__Your goal__.
Restate each entry word for word, leaving nothing out.

(Entries with model source code)
******
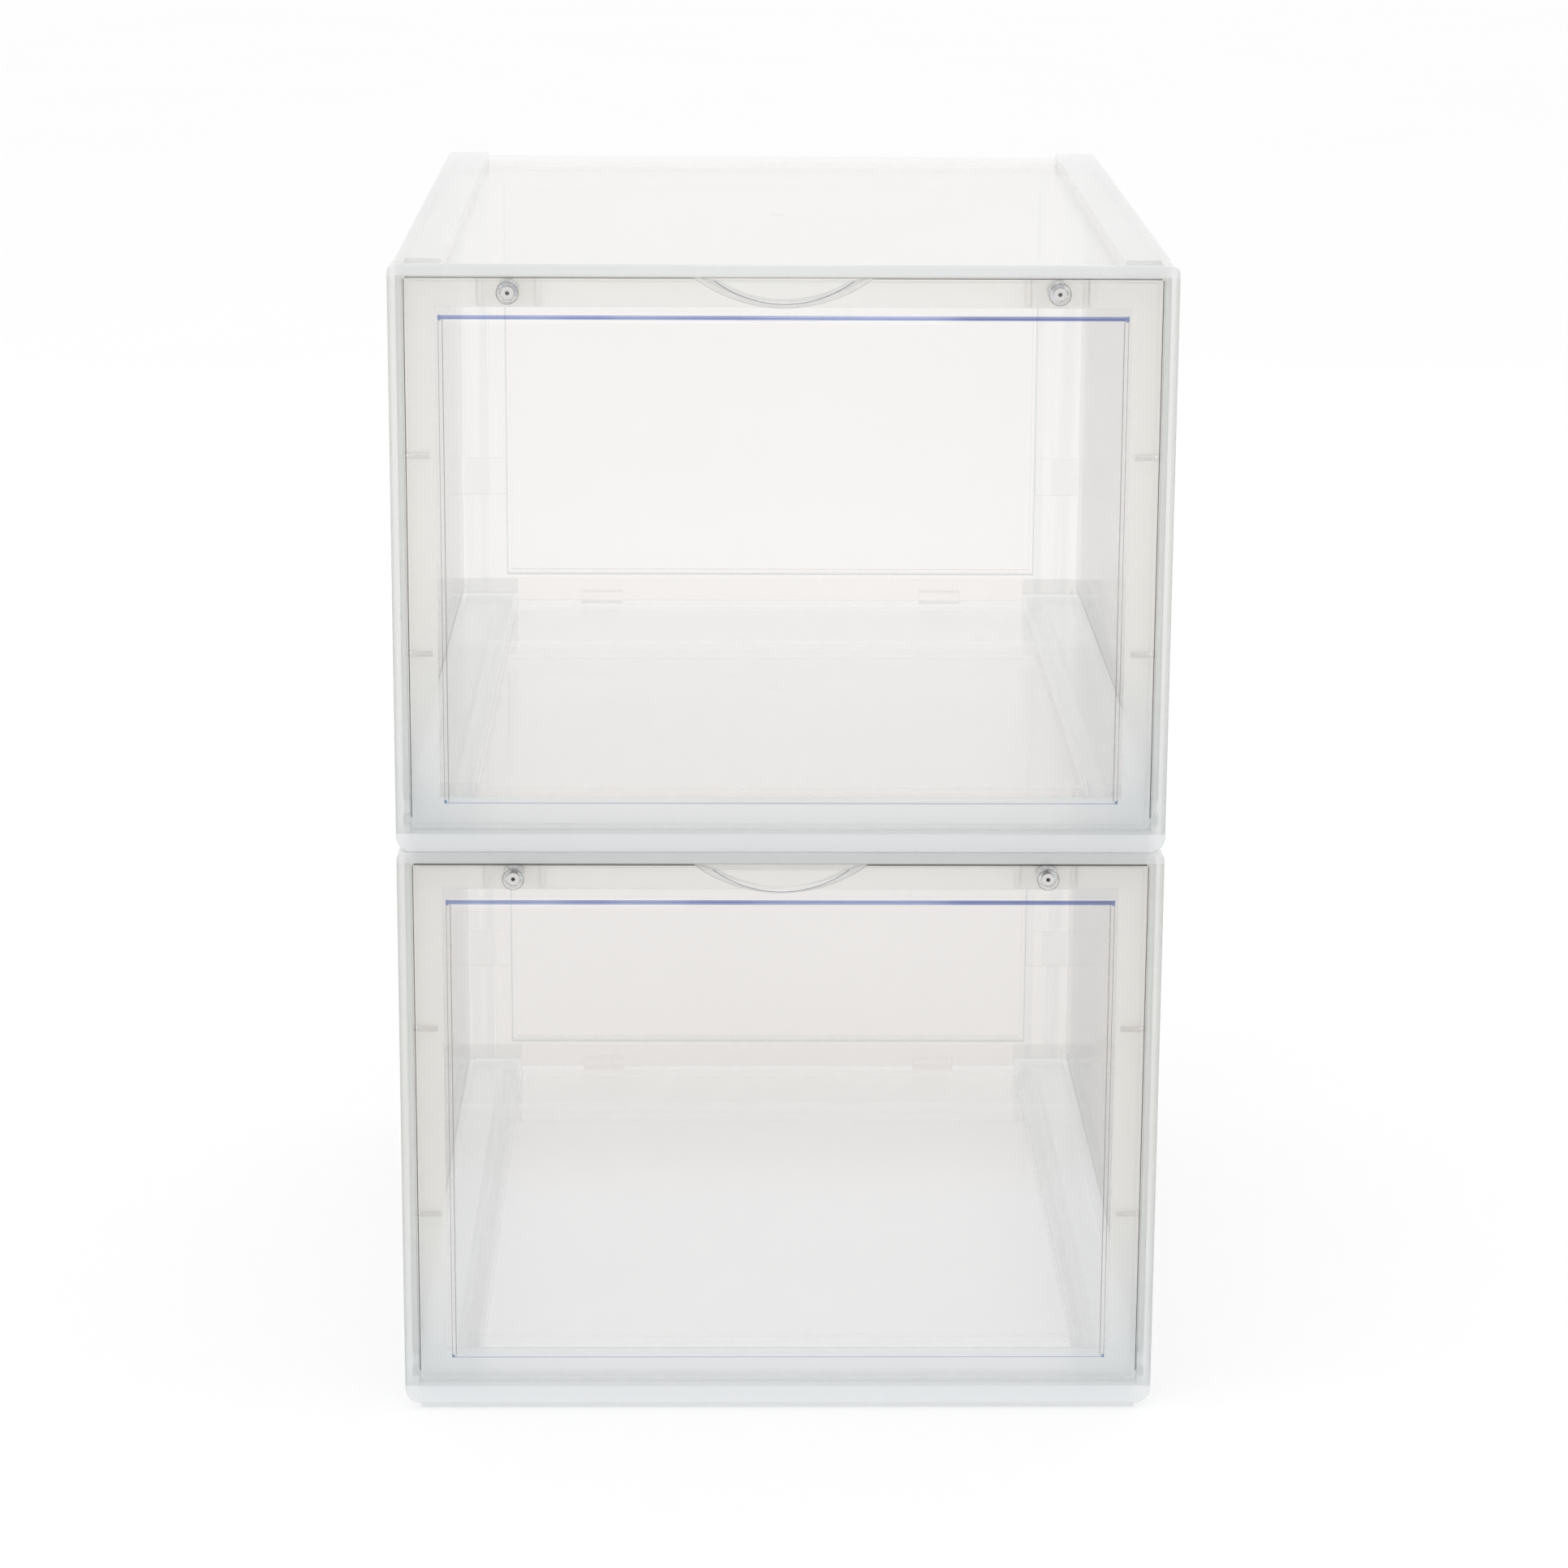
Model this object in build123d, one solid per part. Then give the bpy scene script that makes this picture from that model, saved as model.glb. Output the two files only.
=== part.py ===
"""Two nested drop-front shoe boxes, each an assembly of moulded pieces.  Millimetres.

Frame: X to the right, Y to the back, Z up, origin at the middle of the stack's underside.
Inside one box, "depth" runs back from the face of the front frame and "height" runs up
from the bottom of the plinth.  The upper box is the lower one moved up by STACK_PITCH.
"""
import os

from build123d import *

# --- Driving dimensions -------------------------------------------------------------------
FRAME_HALF = 142.0        # half width over the front frame
BODY_HALF = 140.0         # half width over the tray and the top cover
BOX_HEIGHT = 220.0        # plinth to the top of the rails
BODY_DEPTH = 361.0        # front face to back face
PULL_PROUD = 7.0          # finger pull in front of the front face
STACK_PITCH = 217.5       # one box to the next, nested
WALL = 2.0                # general wall
CLEAR = 0.2               # gap between fixed pieces
FRONT_Y = PULL_PROUD - (BODY_DEPTH + PULL_PROUD) / 2

# --- Plinth and nesting -------------------------------------------------------------------
PLINTH_HEIGHT = BOX_HEIGHT - STACK_PITCH
FRAME_PLINTH_HALF = 136.0
FRAME_PLINTH_SETBACK = 2.7
TRAY_PLINTH_HALF = 122.8
TRAY_PLINTH_FOOT = 6.0
HEADER_RECESS_HALF = 136.3

# --- Front frame --------------------------------------------------------------------------
FRAME_DEPTH = 16.0
FRAME_SKIN = 2.9          # outer wall
LIP_THICK = 2.2           # header lip and bottom bar front
TOP_CORNER_R = 3.0
BOTTOM_CORNER_R = 6.0
FACE_ROUND = 0.8
POCKET_HALF = 136.7       # door pocket
POCKET_LOW = 9.6
POCKET_HIGH = 215.8
STOP_FRONT = 9.0          # door stop flange
STOP_BACK = 11.2
MOUTH_HALF = 126.2        # clear opening of the box
MOUTH_LOW = 21.0
MOUTH_HIGH = 203.6
SILL_THICK = 2.2

# --- Door and hinge -----------------------------------------------------------------------
DOOR_HALF = 136.2
DOOR_HIGH = 215.3
DOOR_SKIN = 2.2
DOOR_SIDE = 1.8           # turned-in skirt
ROLL_R = 4.2              # rolled bottom edge, about the hinge axis
HINGE_DEPTH = ROLL_R
HINGE_HEIGHT = 14.3
TRUNNION_R = 2.0
SOCKET_R = 2.05
TRUNNION_LENGTH = 2.5     # beyond the door
SOCKET_LENGTH = 2.6       # beyond the door pocket
SOCKET_BOSS_HIGH = 22.0
DOOR_CORNER_R = 1.0

# --- Raised window of the door ------------------------------------------------------------
PAD_HALF = 124.0
PAD_LOW = 21.2
PAD_HIGH = 202.0
PAD_PROUD = 1.8
PAD_BEVEL = 2.8

# --- Finger pull --------------------------------------------------------------------------
PULL_CHORD = 64.5
PULL_DROP = 10.8
PULL_LIP_CHORD = 50.0
PULL_LIP_DROP = 8.4
PULL_SKIN = 1.8

# --- Magnetic catch -----------------------------------------------------------------------
CATCH_X = 99.0
CATCH_HEIGHT = 209.7
BOSS_R = 4.1
COUNTERBORE_R = 2.5
COUNTERBORE_DEPTH = 1.2
RIVET_HEAD_R = 2.3
RIVET_HEAD = 0.8
RIVET_SHANK_R = 1.5
RIVET_BORE_R = 0.75
DISC_R = 3.7
DISC_THICK = 1.0
DISC_BACK = 8.4
POCKET_WALL = 2.2
POCKET_INNER_HALF = 9.4
MAGNET_R = 3.9
MAGNET_THICK = 3.8
CAP_THICK = 1.2
CAP_LOW = 203.8
CAP_HIGH = 212.6

# --- Base tray ----------------------------------------------------------------------------
BODY_FRONT = FRAME_DEPTH + CLEAR
OUTER_SKIN = 1.8          # outer walls of the tray and the top cover
BODY_CORNER_R = 3.0       # upright corners at the back of both
TRAY_RIM = 31.0
FLOOR_HALF = 114.5
FLOOR_TOP = 21.5
SHOULDER_TOP = 25.0
KEEPER_HIGH = 29.0        # rib that holds a side panel against the outer wall
KEEPER_HALF = 135.9
PLINTH_FRONT_GAP = 2.0    # front frame to the plinth
PLINTH_BACK_GAP = 0.5     # plinth to the back rail of the box below
GATE_R = 3.0
GATE_PROUD = 0.4

# --- Side panels --------------------------------------------------------------------------
SIDE_HALF = 138.0
SIDE_THICK = 1.8
SIDE_FRONT = 12.0
SIDE_HIGH = 217.6
SIDE_FIELD_DEEP = 0.6
SIDE_FIELD_LOW = 38.0
SIDE_FIELD_HIGH = 203.0
SIDE_FIELD_INSET = 14.0
SIDE_FIELD_CORNER_R = 3.0
RETURN_HALF = 124.8       # inner edge of the turned back return
HOOK_HEIGHTS = (75.6, 149.0)
HOOK_REACH = 8.0
HOOK_THICK = 1.6
HOOK_PLAY = 0.3

# --- Back panel ---------------------------------------------------------------------------
BACK_FACE = BODY_DEPTH - OUTER_SKIN - CLEAR
BACK_THICK = 1.8
BACK_HALF = 124.5
BACK_HIGH = 212.6
FIELD_HALF = 116.8
FIELD_LOW = 34.0
FIELD_HIGH = 206.0
FIELD_STEP = 3.0
TONGUE_LOW = 69.6
TONGUE_TALL = 16.4
TONGUE_THICK = 1.4
TONGUE_INNER = 117.0
TONGUE_OUTER = 135.6
TONGUE_LAP = 0.1
TAB_X = 75.0
TAB_HALF = 9.0
TAB_TALL = 5.0
TAB_REACH = 6.0

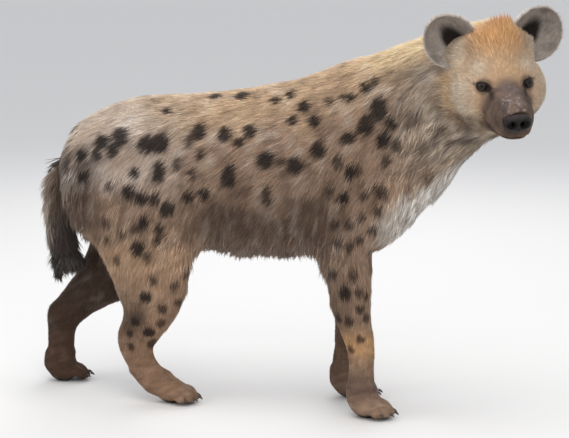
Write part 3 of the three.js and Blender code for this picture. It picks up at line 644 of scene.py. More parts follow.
def fit_toes(obj, solids):
    """Brings the paws' skin back to the solids' toes, which the coarse skin has rounded off."""
    refine(obj, lambda p: to_body(p)[:, 2] < 0.088)
    for rounds in (2, 3):
        points = points_of(obj)
        share = falls(0.06, 0.085, to_body(points)[:, 2])
        for i in np.nonzero(share > 0)[0]:
            near, normal, _, away = solids.find_nearest(Vector(points[i]))
            if away < 0.012:
                target = np.array(near - normal * TOE_DEPTH)
                points[i] += (target - points[i]) * share[i]
        set_points(obj, points)
        relax(obj, rounds, 0.5, share)


def make_skin():
    skin = copy_of_nodes(FLESH, "skin", grow=0.0006)
    solids = tree_of(skin)
    apply(skin, "REMESH", mode="VOXEL", voxel_size=SKIN_VOXEL)
    body = to_body(points_of(skin))
    locks = np.zeros(len(body))
    for low, high in LOCK_PLACES:
        locks = np.maximum(locks, inside_box(body, low, high))
    relax(skin, 110, 0.6, locks)
    apply(skin, "REMESH", mode="VOXEL", voxel_size=SKIN_VOXEL)
    relax(skin, 10)
    points = points_of(skin)
    set_points(skin, points - normals_of(skin) * coat_depth(points)[:, None])
    relax(skin, 4)
    fit_toes(skin, solids)
    shade_smooth(skin)
    return skin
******
__Expected answer__.
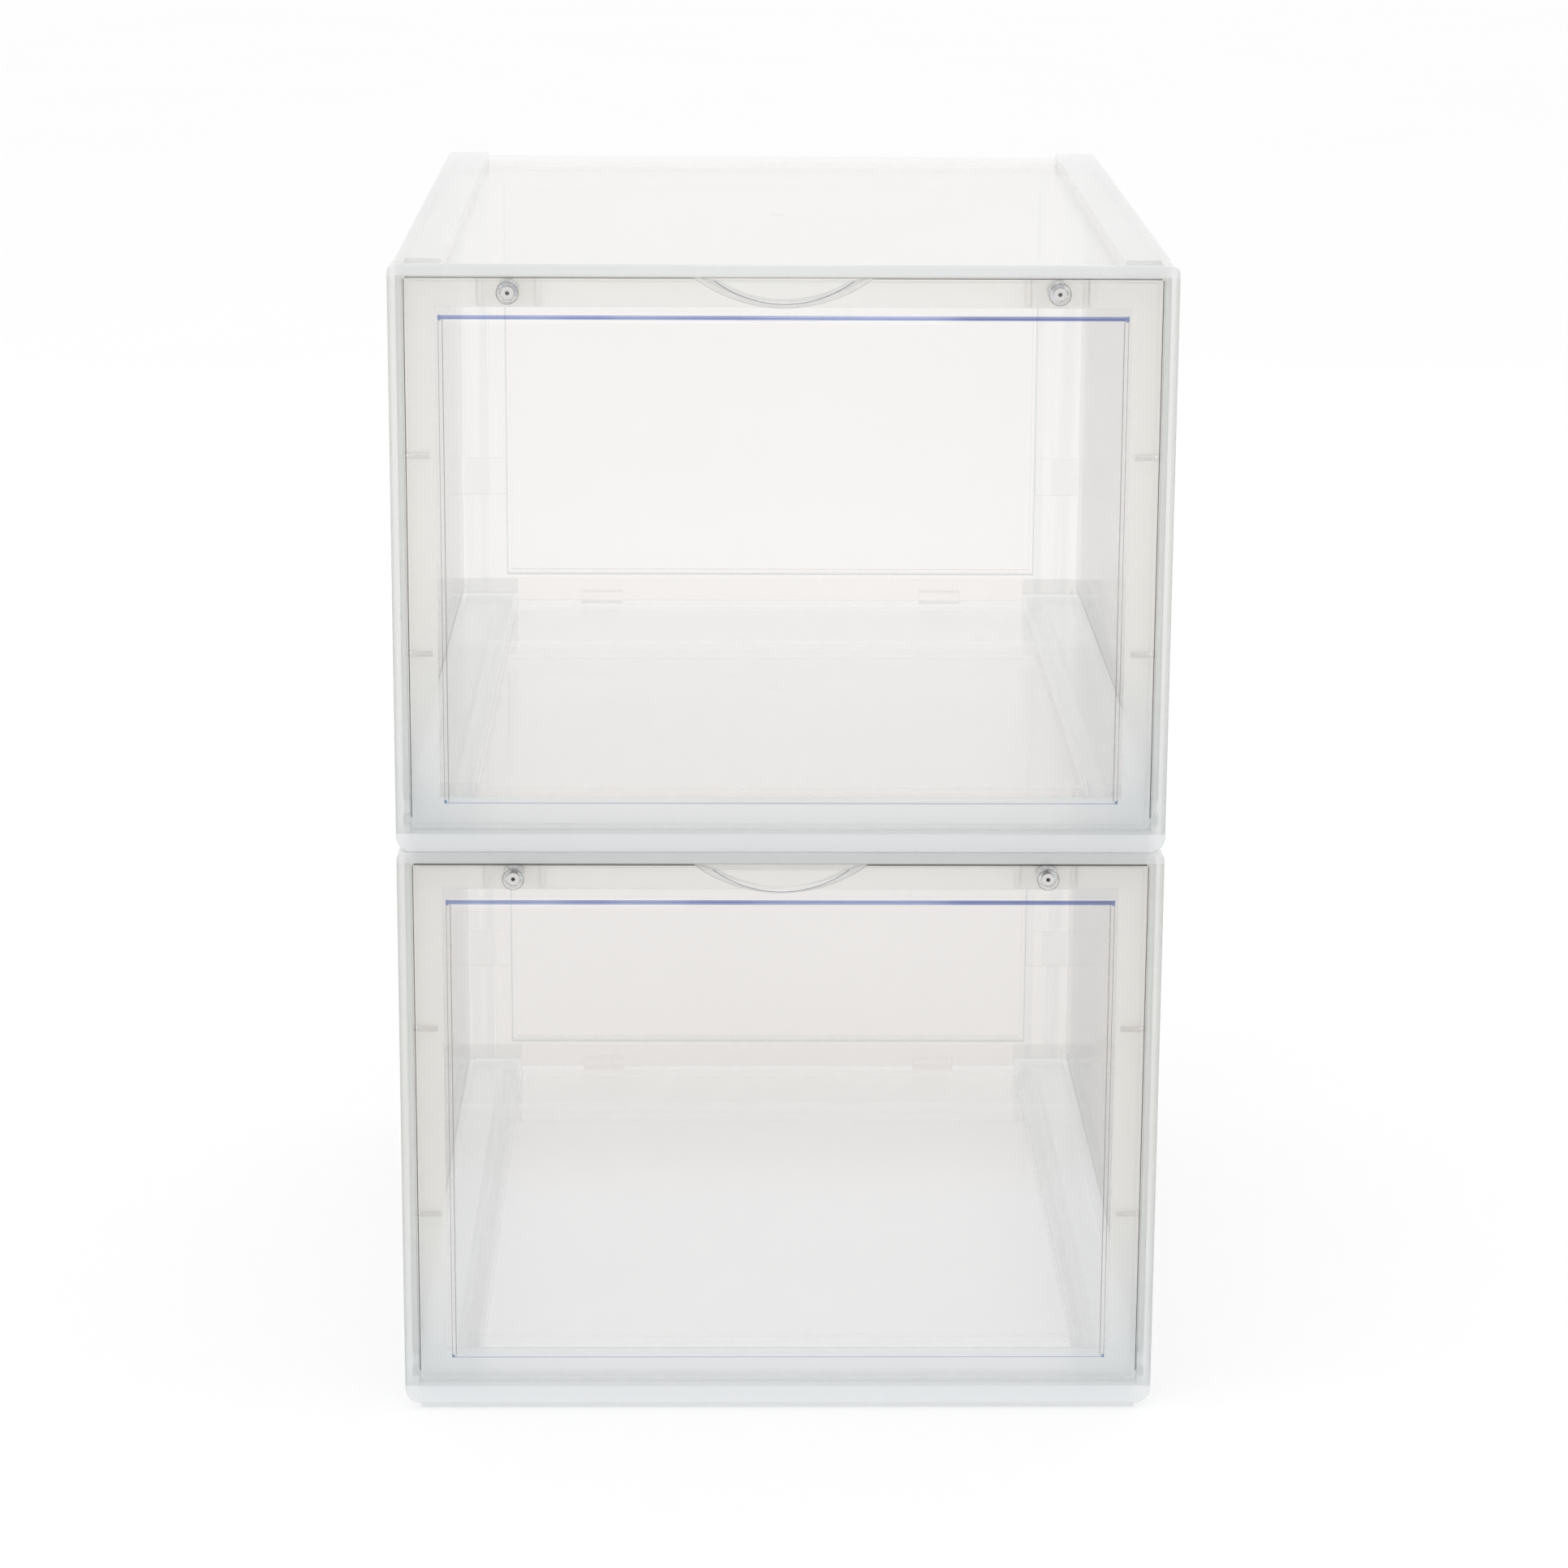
Model this object in build123d, one solid per part. Then give the bpy scene script that makes this picture from that model, saved as model.glb. Output the two files only.
=== part.py ===
"""Two nested drop-front shoe boxes, each an assembly of moulded pieces.  Millimetres.

Frame: X to the right, Y to the back, Z up, origin at the middle of the stack's underside.
Inside one box, "depth" runs back from the face of the front frame and "height" runs up
from the bottom of the plinth.  The upper box is the lower one moved up by STACK_PITCH.
"""
import os

from build123d import *

# --- Driving dimensions -------------------------------------------------------------------
FRAME_HALF = 142.0        # half width over the front frame
BODY_HALF = 140.0         # half width over the tray and the top cover
BOX_HEIGHT = 220.0        # plinth to the top of the rails
BODY_DEPTH = 361.0        # front face to back face
PULL_PROUD = 7.0          # finger pull in front of the front face
STACK_PITCH = 217.5       # one box to the next, nested
WALL = 2.0                # general wall
CLEAR = 0.2               # gap between fixed pieces
FRONT_Y = PULL_PROUD - (BODY_DEPTH + PULL_PROUD) / 2

# --- Plinth and nesting -------------------------------------------------------------------
PLINTH_HEIGHT = BOX_HEIGHT - STACK_PITCH
FRAME_PLINTH_HALF = 136.0
FRAME_PLINTH_SETBACK = 2.7
TRAY_PLINTH_HALF = 122.8
TRAY_PLINTH_FOOT = 6.0
HEADER_RECESS_HALF = 136.3

# --- Front frame --------------------------------------------------------------------------
FRAME_DEPTH = 16.0
FRAME_SKIN = 2.9          # outer wall
LIP_THICK = 2.2           # header lip and bottom bar front
TOP_CORNER_R = 3.0
BOTTOM_CORNER_R = 6.0
FACE_ROUND = 0.8
POCKET_HALF = 136.7       # door pocket
POCKET_LOW = 9.6
POCKET_HIGH = 215.8
STOP_FRONT = 9.0          # door stop flange
STOP_BACK = 11.2
MOUTH_HALF = 126.2        # clear opening of the box
MOUTH_LOW = 21.0
MOUTH_HIGH = 203.6
SILL_THICK = 2.2

# --- Door and hinge -----------------------------------------------------------------------
DOOR_HALF = 136.2
DOOR_HIGH = 215.3
DOOR_SKIN = 2.2
DOOR_SIDE = 1.8           # turned-in skirt
ROLL_R = 4.2              # rolled bottom edge, about the hinge axis
HINGE_DEPTH = ROLL_R
HINGE_HEIGHT = 14.3
TRUNNION_R = 2.0
SOCKET_R = 2.05
TRUNNION_LENGTH = 2.5     # beyond the door
SOCKET_LENGTH = 2.6       # beyond the door pocket
SOCKET_BOSS_HIGH = 22.0
DOOR_CORNER_R = 1.0

# --- Raised window of the door ------------------------------------------------------------
PAD_HALF = 124.0
PAD_LOW = 21.2
PAD_HIGH = 202.0
PAD_PROUD = 1.8
PAD_BEVEL = 2.8

# --- Finger pull --------------------------------------------------------------------------
PULL_CHORD = 64.5
PULL_DROP = 10.8
PULL_LIP_CHORD = 50.0
PULL_LIP_DROP = 8.4
PULL_SKIN = 1.8

# --- Magnetic catch -----------------------------------------------------------------------
CATCH_X = 99.0
CATCH_HEIGHT = 209.7
BOSS_R = 4.1
COUNTERBORE_R = 2.5
COUNTERBORE_DEPTH = 1.2
RIVET_HEAD_R = 2.3
RIVET_HEAD = 0.8
RIVET_SHANK_R = 1.5
RIVET_BORE_R = 0.75
DISC_R = 3.7
DISC_THICK = 1.0
DISC_BACK = 8.4
POCKET_WALL = 2.2
POCKET_INNER_HALF = 9.4
MAGNET_R = 3.9
MAGNET_THICK = 3.8
CAP_THICK = 1.2
CAP_LOW = 203.8
CAP_HIGH = 212.6

# --- Base tray ----------------------------------------------------------------------------
BODY_FRONT = FRAME_DEPTH + CLEAR
OUTER_SKIN = 1.8          # outer walls of the tray and the top cover
BODY_CORNER_R = 3.0       # upright corners at the back of both
TRAY_RIM = 31.0
FLOOR_HALF = 114.5
FLOOR_TOP = 21.5
SHOULDER_TOP = 25.0
KEEPER_HIGH = 29.0        # rib that holds a side panel against the outer wall
KEEPER_HALF = 135.9
PLINTH_FRONT_GAP = 2.0    # front frame to the plinth
PLINTH_BACK_GAP = 0.5     # plinth to the back rail of the box below
GATE_R = 3.0
GATE_PROUD = 0.4

# --- Side panels --------------------------------------------------------------------------
SIDE_HALF = 138.0
SIDE_THICK = 1.8
SIDE_FRONT = 12.0
SIDE_HIGH = 217.6
SIDE_FIELD_DEEP = 0.6
SIDE_FIELD_LOW = 38.0
SIDE_FIELD_HIGH = 203.0
SIDE_FIELD_INSET = 14.0
SIDE_FIELD_CORNER_R = 3.0
RETURN_HALF = 124.8       # inner edge of the turned back return
HOOK_HEIGHTS = (75.6, 149.0)
HOOK_REACH = 8.0
HOOK_THICK = 1.6
HOOK_PLAY = 0.3

# --- Back panel ---------------------------------------------------------------------------
BACK_FACE = BODY_DEPTH - OUTER_SKIN - CLEAR
BACK_THICK = 1.8
BACK_HALF = 124.5
BACK_HIGH = 212.6
FIELD_HALF = 116.8
FIELD_LOW = 34.0
FIELD_HIGH = 206.0
FIELD_STEP = 3.0
TONGUE_LOW = 69.6
TONGUE_TALL = 16.4
TONGUE_THICK = 1.4
TONGUE_INNER = 117.0
TONGUE_OUTER = 135.6
TONGUE_LAP = 0.1
TAB_X = 75.0
TAB_HALF = 9.0
TAB_TALL = 5.0
TAB_REACH = 6.0

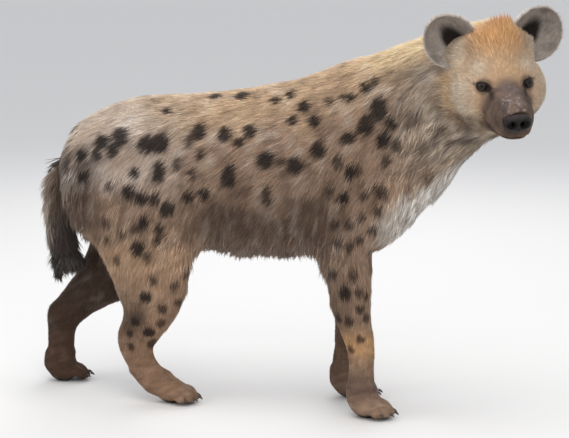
Write part 3 of the three.js and Blender code for this picture. It picks up at line 644 of scene.py. More parts follow.
def fit_toes(obj, solids):
    """Brings the paws' skin back to the solids' toes, which the coarse skin has rounded off."""
    refine(obj, lambda p: to_body(p)[:, 2] < 0.088)
    for rounds in (2, 3):
        points = points_of(obj)
        share = falls(0.06, 0.085, to_body(points)[:, 2])
        for i in np.nonzero(share > 0)[0]:
            near, normal, _, away = solids.find_nearest(Vector(points[i]))
            if away < 0.012:
                target = np.array(near - normal * TOE_DEPTH)
                points[i] += (target - points[i]) * share[i]
        set_points(obj, points)
        relax(obj, rounds, 0.5, share)


def make_skin():
    skin = copy_of_nodes(FLESH, "skin", grow=0.0006)
    solids = tree_of(skin)
    apply(skin, "REMESH", mode="VOXEL", voxel_size=SKIN_VOXEL)
    body = to_body(points_of(skin))
    locks = np.zeros(len(body))
    for low, high in LOCK_PLACES:
        locks = np.maximum(locks, inside_box(body, low, high))
    relax(skin, 110, 0.6, locks)
    apply(skin, "REMESH", mode="VOXEL", voxel_size=SKIN_VOXEL)
    relax(skin, 10)
    points = points_of(skin)
    set_points(skin, points - normals_of(skin) * coat_depth(points)[:, None])
    relax(skin, 4)
    fit_toes(skin, solids)
    shade_smooth(skin)
    return skin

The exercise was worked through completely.